Ekwanok Country Club is a golf course in Manchester, Vermont. It was built by Walter Travis.

== Early history ==

Ekwanok is among Walter Travis' best-known works. The Ekwanok Country Club is very "old school," and it was Travis's first involvement in golf course architecture. Today, it is recognized as the finest course in the Green Mountain State by Golf Digest.

Ekwanok was one of the longest courses in the country when it opened in 1899, at a mere 6,082 yards.

In 1914, Francis Ouimet won the U.S. Amateur, defeating Jerry Travers, 6 and 5, in the 36-hole final. After that U.S. Amateur, Ekwanok Country Club, of its own volition, quietly withdrew from the national golf scene.

== Restoration ==
Since 2011, the Ekwanok Club has begun a restoration of the course's original bunkers and greens, some that had been lost or modified over the years. Bruce Hepner of Renaissance Designs was hired to complete these changes.

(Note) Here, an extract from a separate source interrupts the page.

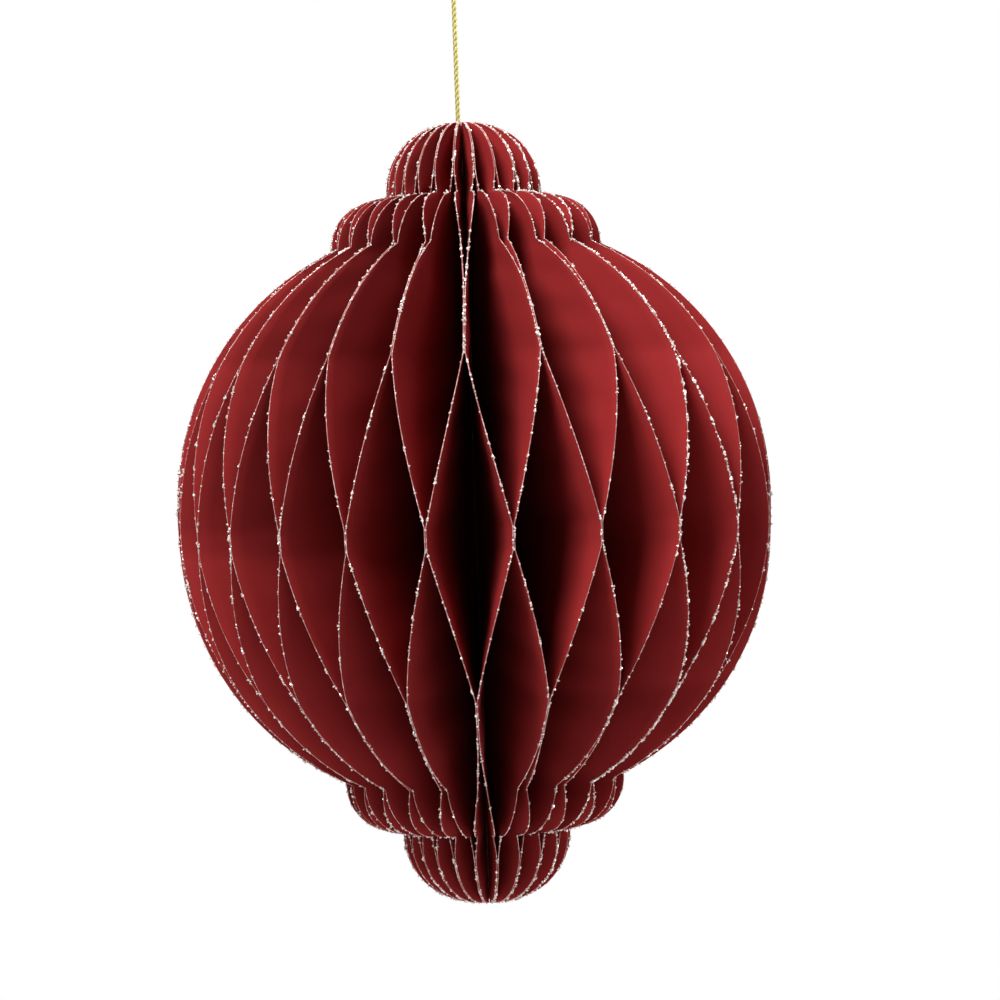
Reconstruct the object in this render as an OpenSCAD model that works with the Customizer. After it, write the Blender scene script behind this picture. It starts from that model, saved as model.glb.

Ekwanok's restoration followed many of the original principles of Walter Travis. Ekwanok preserved the unique Travis features and history of the course for the enjoyment of future generations.

== Seventh hole ==
The most well-known hole at Ekwanok is the seventh hole, which is a par 5 playing 595 yards. It is quite a long hole considering the average hole's distance around the time that it was built.

The golf course was designed around the area's natural features. Notably, the course contains a hole with a hill that bisects the fairway from the 300 to 370 yard mark.